**SET PROBLEM**
Print out the entries below with no edits.

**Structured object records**
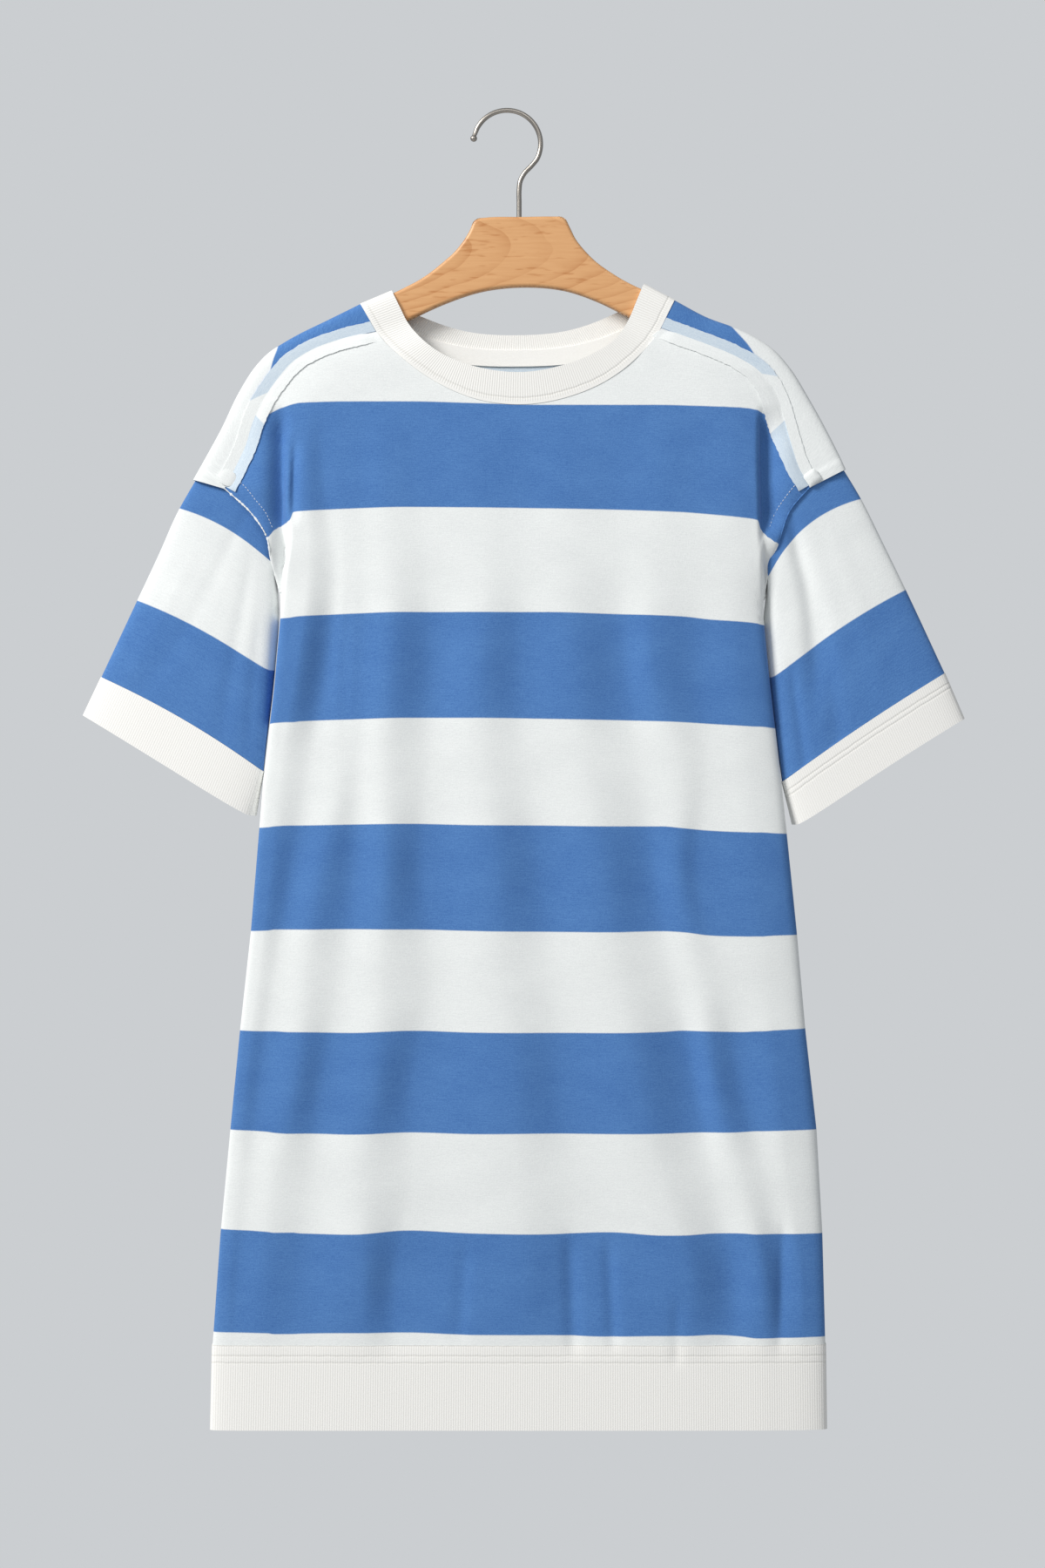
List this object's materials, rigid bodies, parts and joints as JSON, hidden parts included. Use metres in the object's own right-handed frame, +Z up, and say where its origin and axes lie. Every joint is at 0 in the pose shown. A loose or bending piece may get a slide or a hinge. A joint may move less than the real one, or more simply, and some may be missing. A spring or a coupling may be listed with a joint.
{
  "type": "t-shirt dress on a hanger",
  "caption": "Short-sleeved jersey dress with wide horizontal stripes, pressed-open shoulder seams, and a ribbed neckband, cuffs and hem, on a flat wooden hanger with a wire hook.",
  "frame": {"origin": "seat inside the top of the hanger's hook, where the rail or peg bears", "axes": "+X along the hanger, to the right as seen from the front; the front of the dress faces -Y; +Z up"},
  "size_m": [0.7093, 0.0373, 1.0604],
  "materials": {
    "striped_jersey": "matt cotton jersey in wide white and mid-blue stripes",
    "jersey_wrong_side": "wrong side of the jersey, paler, with raw edges",
    "rib": "matt warm-white rib knit",
    "beech": "beech with a satin clear coat",
    "nickel": "satin nickel plate on steel wire"
  },
  "bodies": {
    "root": {"front_panel": "striped_jersey", "back_panel": "striped_jersey", "sleeve_left": "striped_jersey", "sleeve_right": "striped_jersey", "allowance_front_left": "jersey_wrong_side", "allowance_front_right": "jersey_wrong_side", "allowance_back_left": "jersey_wrong_side", "allowance_back_right": "jersey_wrong_side", "neckband": "rib", "cuff_left": "rib", "cuff_right": "rib", "hem_band": "rib", "hanger_wood": "beech", "hanger_hook": "nickel"}
  },
  "joints": []
}
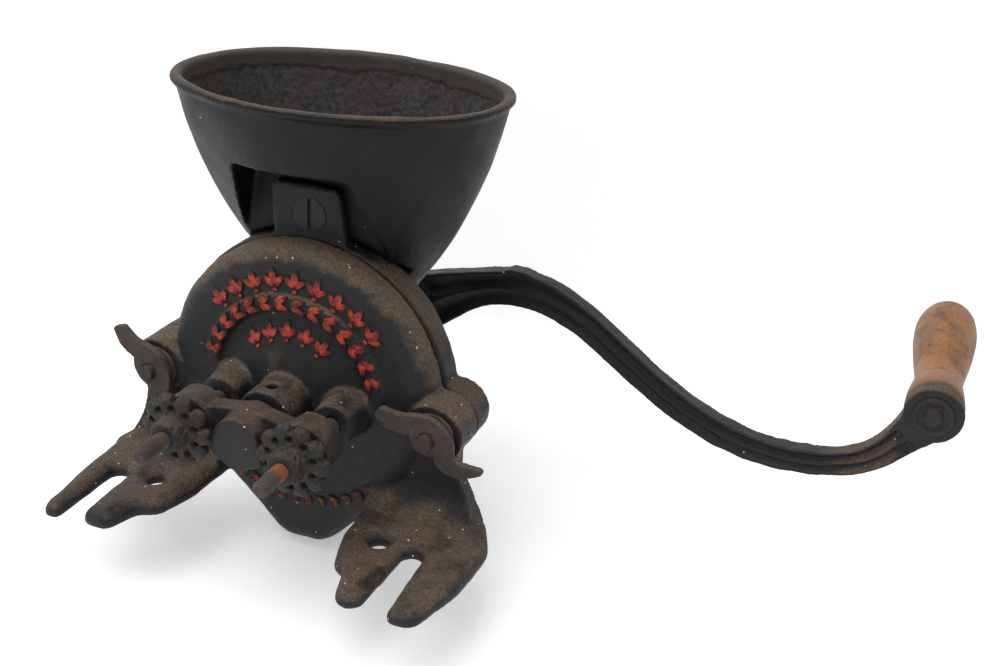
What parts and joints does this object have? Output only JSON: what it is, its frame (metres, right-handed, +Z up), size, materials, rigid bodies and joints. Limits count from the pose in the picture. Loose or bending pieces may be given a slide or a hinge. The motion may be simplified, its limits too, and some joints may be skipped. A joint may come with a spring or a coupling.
{
  "type": "hand grain mill",
  "caption": "Cast iron hand mill for a bench: oval hopper over a round grinding pan, slotted feet, adjusting nuts and an S-shaped crank with a turned wooden grip.",
  "frame": {"origin": "midway between the two bench holes, on the underside of the feet", "axes": "+Z up, +Y from the adjusting nuts along the shaft towards the crank, +X towards the crank's grip"},
  "size_m": [0.4794, 0.3798, 0.2724],
  "materials": {
    "cast_iron": "black lacquered casting, worn satin",
    "bare_iron": "bare ground casting, dull",
    "old_steel": "darkened steel with brown rust",
    "grip_wood": "turned and varnished, stained by use"
  },
  "bodies": {
    "frame": {"front_plate": "cast_iron", "mill_body": "cast_iron", "hopper": "cast_iron", "hopper_screw": "old_steel", "fixed_burr": "bare_iron", "fixed_burr_screws": "old_steel", "adjusting_stud_right": "old_steel", "adjusting_stud_left": "old_steel", "lug_bolts": "old_steel"},
    "yoke": {"adjusting_yoke": "cast_iron", "thrust_ball": "old_steel"},
    "hand_nut_r": {"hand_nut_right": "cast_iron"},
    "hand_nut_l": {"hand_nut_left": "cast_iron"},
    "washer_r": {"lug_washer_right": "old_steel"},
    "washer_l": {"lug_washer_left": "old_steel"},
    "wing_r": {"wing_nut_right": "cast_iron"},
    "wing_l": {"wing_nut_left": "cast_iron"},
    "shaft": {"main_shaft": "old_steel", "burr_carrier": "bare_iron", "drive_pin": "old_steel", "runner_burr": "bare_iron", "runner_burr_screws": "old_steel", "feed_worm": "bare_iron", "worm_pin": "old_steel", "crank_arm": "cast_iron", "crank_set_screw": "old_steel", "grip_bolt": "old_steel", "grip_washer": "old_steel"},
    "grip": {"grip": "grip_wood"}
  },
  "joints": [
    {"name": "yoke_slide", "type": "slide", "parent": "frame", "child": "yoke", "axis": [0, -1, 0], "range_m": [0, 0.003]},
    {"name": "hand_nut_right_turn", "type": "hinge", "parent": "yoke", "child": "hand_nut_r", "pos_m": [0.0355, -0.027, 0.063], "axis": [0, -1, 0], "range_deg": [0, 681]},
    {"name": "hand_nut_left_turn", "type": "hinge", "parent": "yoke", "child": "hand_nut_l", "pos_m": [-0.0355, -0.027, 0.063], "axis": [0, -1, 0], "range_deg": [0, 681]},
    {"name": "washer_right_slide", "type": "slide", "parent": "frame", "child": "washer_r", "axis": [0, -1, 0], "range_m": [0, 0.003]},
    {"name": "wing_nut_right_turn", "type": "hinge", "parent": "washer_r", "child": "wing_r", "pos_m": [0.0872, 0.025, 0.061], "axis": [0, -1, 0], "range_deg": [0, 766]},
    {"name": "washer_left_slide", "type": "slide", "parent": "frame", "child": "washer_l", "axis": [0, -1, 0], "range_m": [0, 0.003]},
    {"name": "wing_nut_left_turn", "type": "hinge", "parent": "washer_l", "child": "wing_l", "pos_m": [-0.0915, 0.025, 0.061], "axis": [0, -1, 0], "range_deg": [0, 766]},
    {"name": "crank_turn", "type": "hinge", "parent": "yoke", "child": "shaft", "pos_m": [0, 0.174, 0.063], "axis": [0, 1, 0], "continuous": true},
    {"name": "grip_spin", "type": "hinge", "parent": "shaft", "child": "grip", "pos_m": [0.33904, 0.245, 0.06777], "axis": [0, 1, 0], "continuous": true}
  ],
  "couplings": [
    {"joint": "hand_nut_right_turn", "follows": "yoke_slide", "rad_per_m": 3957.9},
    {"joint": "hand_nut_left_turn", "follows": "yoke_slide", "rad_per_m": 3957.9},
    {"joint": "wing_nut_right_turn", "follows": "washer_right_slide", "rad_per_m": 4452.6},
    {"joint": "wing_nut_left_turn", "follows": "washer_left_slide", "rad_per_m": 4452.6}
  ]
}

**RIGHT ANSWER**
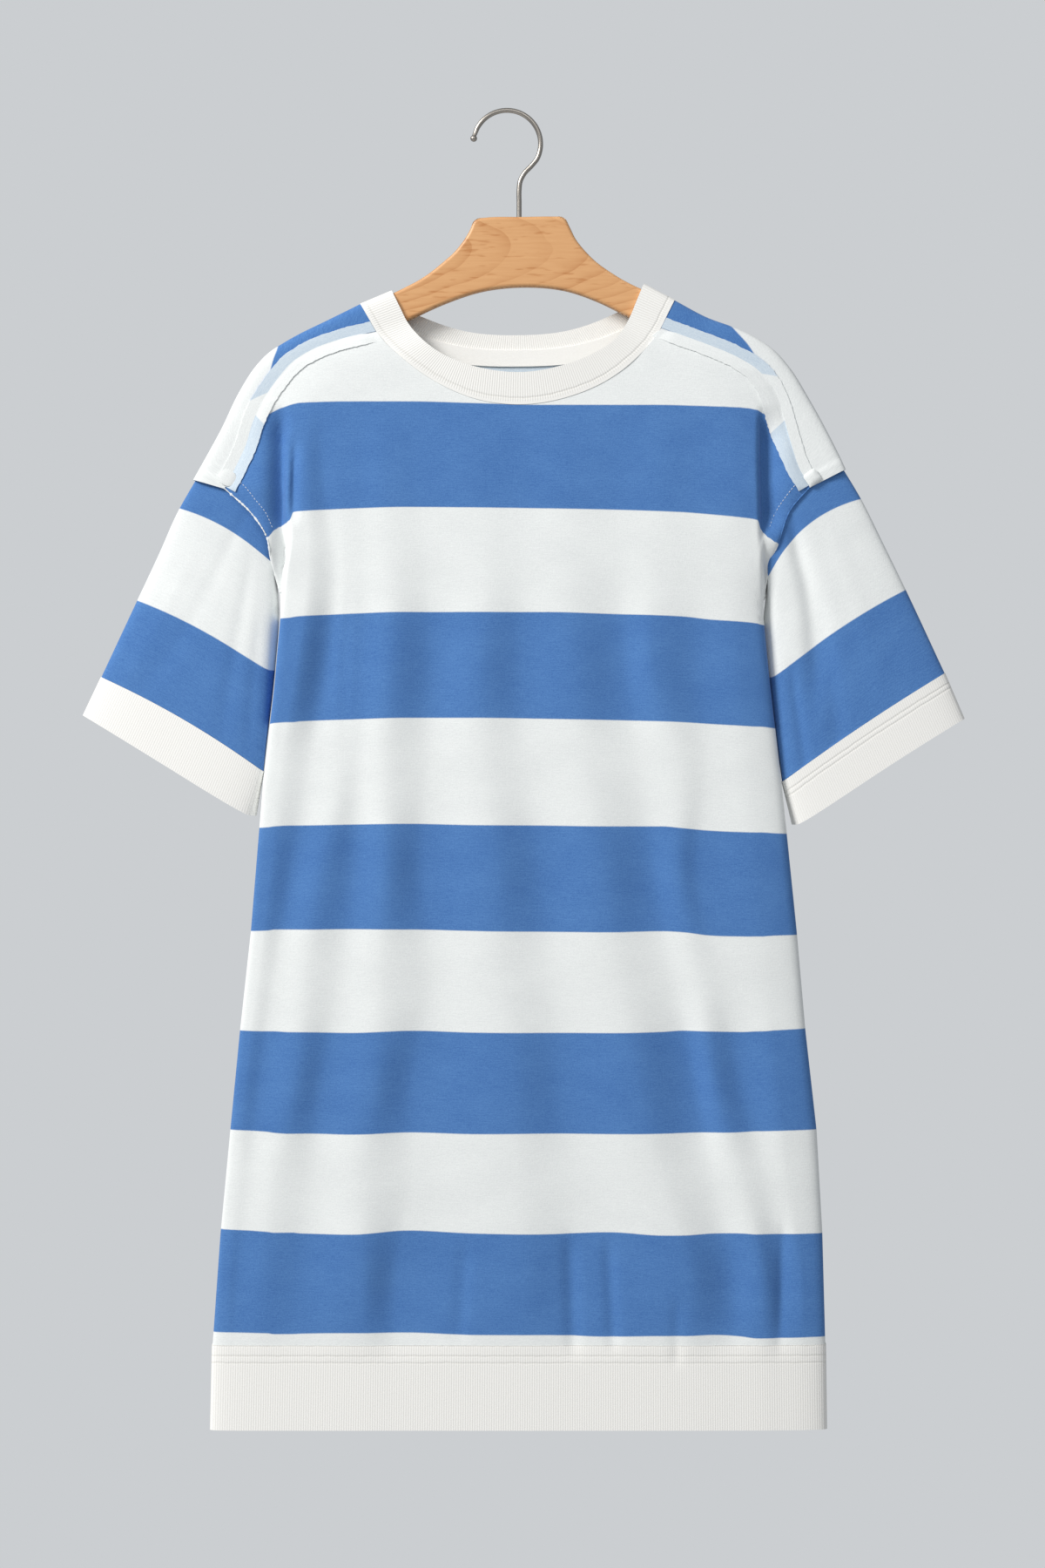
List this object's materials, rigid bodies, parts and joints as JSON, hidden parts included. Use metres in the object's own right-handed frame, +Z up, and say where its origin and axes lie. Every joint is at 0 in the pose shown. A loose or bending piece may get a slide or a hinge. A joint may move less than the real one, or more simply, and some may be missing. A spring or a coupling may be listed with a joint.
{
  "type": "t-shirt dress on a hanger",
  "caption": "Short-sleeved jersey dress with wide horizontal stripes, pressed-open shoulder seams, and a ribbed neckband, cuffs and hem, on a flat wooden hanger with a wire hook.",
  "frame": {"origin": "seat inside the top of the hanger's hook, where the rail or peg bears", "axes": "+X along the hanger, to the right as seen from the front; the front of the dress faces -Y; +Z up"},
  "size_m": [0.7093, 0.0373, 1.0604],
  "materials": {
    "striped_jersey": "matt cotton jersey in wide white and mid-blue stripes",
    "jersey_wrong_side": "wrong side of the jersey, paler, with raw edges",
    "rib": "matt warm-white rib knit",
    "beech": "beech with a satin clear coat",
    "nickel": "satin nickel plate on steel wire"
  },
  "bodies": {
    "root": {"front_panel": "striped_jersey", "back_panel": "striped_jersey", "sleeve_left": "striped_jersey", "sleeve_right": "striped_jersey", "allowance_front_left": "jersey_wrong_side", "allowance_front_right": "jersey_wrong_side", "allowance_back_left": "jersey_wrong_side", "allowance_back_right": "jersey_wrong_side", "neckband": "rib", "cuff_left": "rib", "cuff_right": "rib", "hem_band": "rib", "hanger_wood": "beech", "hanger_hook": "nickel"}
  },
  "joints": []
}
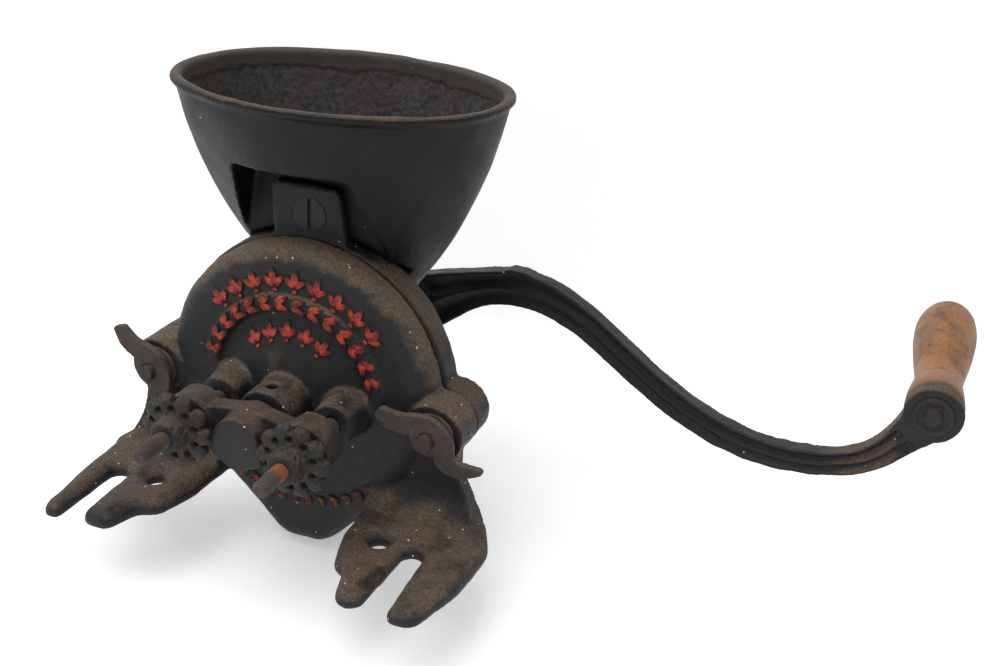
What parts and joints does this object have? Output only JSON: what it is, its frame (metres, right-handed, +Z up), size, materials, rigid bodies and joints. Limits count from the pose in the picture. Loose or bending pieces may be given a slide or a hinge. The motion may be simplified, its limits too, and some joints may be skipped. A joint may come with a spring or a coupling.
{
  "type": "hand grain mill",
  "caption": "Cast iron hand mill for a bench: oval hopper over a round grinding pan, slotted feet, adjusting nuts and an S-shaped crank with a turned wooden grip.",
  "frame": {"origin": "midway between the two bench holes, on the underside of the feet", "axes": "+Z up, +Y from the adjusting nuts along the shaft towards the crank, +X towards the crank's grip"},
  "size_m": [0.4794, 0.3798, 0.2724],
  "materials": {
    "cast_iron": "black lacquered casting, worn satin",
    "bare_iron": "bare ground casting, dull",
    "old_steel": "darkened steel with brown rust",
    "grip_wood": "turned and varnished, stained by use"
  },
  "bodies": {
    "frame": {"front_plate": "cast_iron", "mill_body": "cast_iron", "hopper": "cast_iron", "hopper_screw": "old_steel", "fixed_burr": "bare_iron", "fixed_burr_screws": "old_steel", "adjusting_stud_right": "old_steel", "adjusting_stud_left": "old_steel", "lug_bolts": "old_steel"},
    "yoke": {"adjusting_yoke": "cast_iron", "thrust_ball": "old_steel"},
    "hand_nut_r": {"hand_nut_right": "cast_iron"},
    "hand_nut_l": {"hand_nut_left": "cast_iron"},
    "washer_r": {"lug_washer_right": "old_steel"},
    "washer_l": {"lug_washer_left": "old_steel"},
    "wing_r": {"wing_nut_right": "cast_iron"},
    "wing_l": {"wing_nut_left": "cast_iron"},
    "shaft": {"main_shaft": "old_steel", "burr_carrier": "bare_iron", "drive_pin": "old_steel", "runner_burr": "bare_iron", "runner_burr_screws": "old_steel", "feed_worm": "bare_iron", "worm_pin": "old_steel", "crank_arm": "cast_iron", "crank_set_screw": "old_steel", "grip_bolt": "old_steel", "grip_washer": "old_steel"},
    "grip": {"grip": "grip_wood"}
  },
  "joints": [
    {"name": "yoke_slide", "type": "slide", "parent": "frame", "child": "yoke", "axis": [0, -1, 0], "range_m": [0, 0.003]},
    {"name": "hand_nut_right_turn", "type": "hinge", "parent": "yoke", "child": "hand_nut_r", "pos_m": [0.0355, -0.027, 0.063], "axis": [0, -1, 0], "range_deg": [0, 681]},
    {"name": "hand_nut_left_turn", "type": "hinge", "parent": "yoke", "child": "hand_nut_l", "pos_m": [-0.0355, -0.027, 0.063], "axis": [0, -1, 0], "range_deg": [0, 681]},
    {"name": "washer_right_slide", "type": "slide", "parent": "frame", "child": "washer_r", "axis": [0, -1, 0], "range_m": [0, 0.003]},
    {"name": "wing_nut_right_turn", "type": "hinge", "parent": "washer_r", "child": "wing_r", "pos_m": [0.0872, 0.025, 0.061], "axis": [0, -1, 0], "range_deg": [0, 766]},
    {"name": "washer_left_slide", "type": "slide", "parent": "frame", "child": "washer_l", "axis": [0, -1, 0], "range_m": [0, 0.003]},
    {"name": "wing_nut_left_turn", "type": "hinge", "parent": "washer_l", "child": "wing_l", "pos_m": [-0.0915, 0.025, 0.061], "axis": [0, -1, 0], "range_deg": [0, 766]},
    {"name": "crank_turn", "type": "hinge", "parent": "yoke", "child": "shaft", "pos_m": [0, 0.174, 0.063], "axis": [0, 1, 0], "continuous": true},
    {"name": "grip_spin", "type": "hinge", "parent": "shaft", "child": "grip", "pos_m": [0.33904, 0.245, 0.06777], "axis": [0, 1, 0], "continuous": true}
  ],
  "couplings": [
    {"joint": "hand_nut_right_turn", "follows": "yoke_slide", "rad_per_m": 3957.9},
    {"joint": "hand_nut_left_turn", "follows": "yoke_slide", "rad_per_m": 3957.9},
    {"joint": "wing_nut_right_turn", "follows": "washer_right_slide", "rad_per_m": 4452.6},
    {"joint": "wing_nut_left_turn", "follows": "washer_left_slide", "rad_per_m": 4452.6}
  ]
}